Exhibit 1: Maintenance margin requirements increased sharply in March 2020 as CCPs raced to protect themselves against rapidly increasing volatility …
Exhibit 2: … which, in many cases, resulted in relative margin increases that were comparable to if not larger—in some cases much larger—than
the fall of 2008
Exhibit 3: The largest CCPs collected more than $230bn in initial margin over 1Q 2020 across asset classes, the bulk of which were related to CME-listed futures ...
Exhibit 4: … and for CME specifically initial margin calls were much larger relative to their history than variation margin
Exhibit 5: The rapid growth in gross exposure to Treasury securities among hedge funds came with a similar build-up in net short futures, both of which have been substantially but not wholly unwound
Exhibit 6: Allowing cross-margining of cash/futures basis positions would significantly reduce IM requirements and could allow for more stable and conservative minimums
 See also Enhancing the liquidity of the U.S. Treasury Market under stress, N. Liang & P. Parkinson, Brookings (December 2020)
 Though the maximum total variation margin call in 1Q 2020 was optically larger, it was also not particularly inconsistent with much lower volatility environments. The largest total initial margin call, by contrast, was significantly larger than any prior period covered by these disclosures.

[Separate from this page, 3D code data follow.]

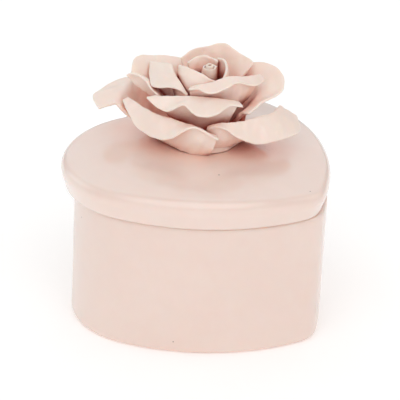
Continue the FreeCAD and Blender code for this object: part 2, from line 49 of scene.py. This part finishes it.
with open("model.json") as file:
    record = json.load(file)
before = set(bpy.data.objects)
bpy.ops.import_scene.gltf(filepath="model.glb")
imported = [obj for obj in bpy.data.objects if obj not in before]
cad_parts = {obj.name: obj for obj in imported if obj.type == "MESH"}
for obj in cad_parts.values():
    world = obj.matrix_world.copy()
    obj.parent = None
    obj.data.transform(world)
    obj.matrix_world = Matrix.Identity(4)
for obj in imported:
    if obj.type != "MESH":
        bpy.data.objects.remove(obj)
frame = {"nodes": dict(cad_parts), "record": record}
cad_low, cad_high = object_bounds()
cad_middle = (cad_low + cad_high) / 2
node_body = {node: body for body, nodes in frame["record"]["behaviour"]["bodies"].items()
             for node in nodes}

# The camera: its direction and roll, the point it looks at, from the middle of the CAD box, and how far
# it sees.
VIEW_AZIMUTH = math.radians(-56.5)
VIEW_ELEVATION = math.radians(27.2)
VIEW_ROLL = math.radians(3.1)
VIEW_DISTANCE = 900 * MM
VIEW_LENS = 223.3
VIEW_AIM = Vector((-3.17, 2.88, -6.1)) * MM
VIEW_REACH = 50

# How finely each kind of piece is rebuilt, and how much its edges are softened.
BODY_VOXEL = 0.6 * MM
BODY_SMOOTHINGS = 4
PETAL_VOXEL = 0.3 * MM
PETAL_SMOOTHINGS = 5
BUD_VOXEL = 0.12 * MM
SMOOTHING = 0.5

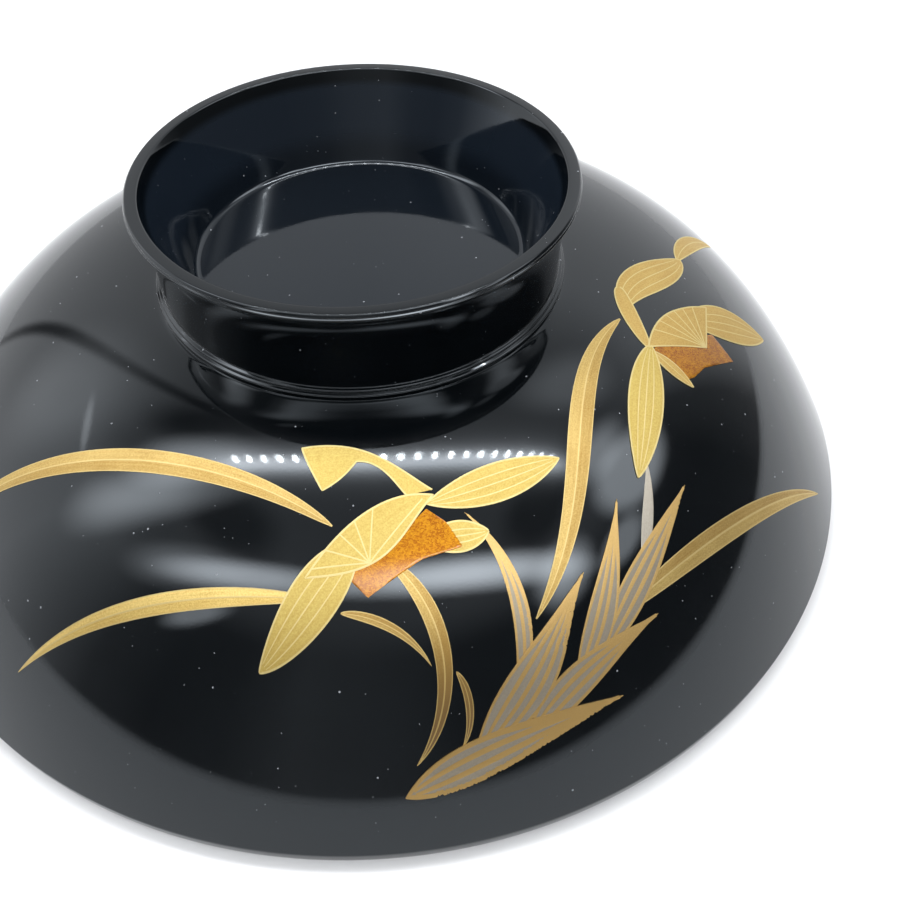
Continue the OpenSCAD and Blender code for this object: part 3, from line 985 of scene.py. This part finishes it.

 Direct FICC membership remains largely limited to dealers and banks. Sponsored member has of course taken on an increasing share of the volume—typically $200-300bn per day, and higher around statement dates like year-end—which in principle means a significant fraction of turnover in repo markets is eligible for cross-margining against futures positions. However, some implementations could run into regulations requiring strict segregation of client and house funds, which treat FCM and sponsored margin differently.